Same goes for joining LC9 – Eden doesn’t consider his short stint as an idol a waste. In fact, he has ‘no regrets’ because they helped him to become who he is now, today. “It’s been one of the best experiences of my life. I’ve learned so much from my time in South Korea. Those experiences don’t just stop after I’ve left – they stay with me forever.”
Now the question is, does Eden have plans to return to his home country?
“Maybe, I can’t say what the future holds for me. There are lots of things I miss, and there are lots of things I respect (in Korea), like the social life there. Even though I have closer friends in Canada, the entire scene is so different in Seoul.”
Revealing that he actually returned to the country back in the summer of 2014, Eden states that he prefers Korea in every way over Canada, aside from a couple of hitches. “Other than my close friends back home; and the work culture in South Korea is just too crazy!”
With 2016 being a year of new beginnings, what path will Eden plan to etch out in this New Year?
“2015 was a great year for me to get an idea of what I want to do, and I like how I lived my life (in 2015).
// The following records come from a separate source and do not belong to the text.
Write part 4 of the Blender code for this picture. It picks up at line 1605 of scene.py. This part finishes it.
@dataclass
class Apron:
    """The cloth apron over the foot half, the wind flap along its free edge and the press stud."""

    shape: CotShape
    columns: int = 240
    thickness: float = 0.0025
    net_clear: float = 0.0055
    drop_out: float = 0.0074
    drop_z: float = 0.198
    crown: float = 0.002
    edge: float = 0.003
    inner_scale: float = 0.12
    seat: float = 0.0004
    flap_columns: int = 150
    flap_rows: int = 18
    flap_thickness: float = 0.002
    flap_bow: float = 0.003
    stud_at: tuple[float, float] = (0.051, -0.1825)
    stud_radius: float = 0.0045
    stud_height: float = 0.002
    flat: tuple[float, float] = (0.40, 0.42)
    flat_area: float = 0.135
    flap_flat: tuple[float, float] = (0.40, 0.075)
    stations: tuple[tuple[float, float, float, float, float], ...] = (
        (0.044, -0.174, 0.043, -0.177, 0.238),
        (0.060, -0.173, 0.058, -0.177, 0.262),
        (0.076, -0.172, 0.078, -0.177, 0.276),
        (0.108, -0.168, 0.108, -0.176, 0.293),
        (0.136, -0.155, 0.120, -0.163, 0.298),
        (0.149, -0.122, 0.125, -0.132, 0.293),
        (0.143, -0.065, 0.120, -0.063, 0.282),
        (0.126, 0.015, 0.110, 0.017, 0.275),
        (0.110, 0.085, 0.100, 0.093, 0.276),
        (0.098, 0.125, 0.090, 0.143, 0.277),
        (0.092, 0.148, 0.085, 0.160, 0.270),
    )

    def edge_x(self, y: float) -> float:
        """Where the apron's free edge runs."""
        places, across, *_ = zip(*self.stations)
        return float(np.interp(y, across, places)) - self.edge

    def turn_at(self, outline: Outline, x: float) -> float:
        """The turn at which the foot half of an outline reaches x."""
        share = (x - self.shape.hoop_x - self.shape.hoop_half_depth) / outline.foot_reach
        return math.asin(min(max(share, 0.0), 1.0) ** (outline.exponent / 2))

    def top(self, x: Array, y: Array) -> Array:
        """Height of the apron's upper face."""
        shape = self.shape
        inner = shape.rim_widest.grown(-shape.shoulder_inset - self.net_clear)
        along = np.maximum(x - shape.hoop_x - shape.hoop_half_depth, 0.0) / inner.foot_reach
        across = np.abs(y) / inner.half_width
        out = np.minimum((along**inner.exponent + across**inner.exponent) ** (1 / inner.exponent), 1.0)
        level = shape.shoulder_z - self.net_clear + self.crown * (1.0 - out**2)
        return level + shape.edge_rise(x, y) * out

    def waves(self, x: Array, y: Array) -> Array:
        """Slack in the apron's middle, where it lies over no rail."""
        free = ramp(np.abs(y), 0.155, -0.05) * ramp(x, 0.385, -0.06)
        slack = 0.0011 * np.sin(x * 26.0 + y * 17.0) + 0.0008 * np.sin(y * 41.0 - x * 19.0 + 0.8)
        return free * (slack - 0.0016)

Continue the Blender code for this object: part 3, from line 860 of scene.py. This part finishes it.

I just want to be consistent with everything, and put in more effort into my personal life and my life on the internet.”
Eden too hopes that fans will anticipate his upcoming projects, as he revealed that he will be quite active online this year. “I’m going to be more consistent with my uploads, especially on YouTube, because I have a lot of exciting things lined up!”
But then again, Eden does not wish to be confined to a particular label – in this case, solely a YouTuber. “I want to do whatever I feel like doing without being labelled within a particular occupation. I don’t think I’ll ever be happy with doing one particular thing – I never really feel burned out, but I do sometimes get bored of things. I like trying new things and I want to try experiencing everything that I can while I’m alive.”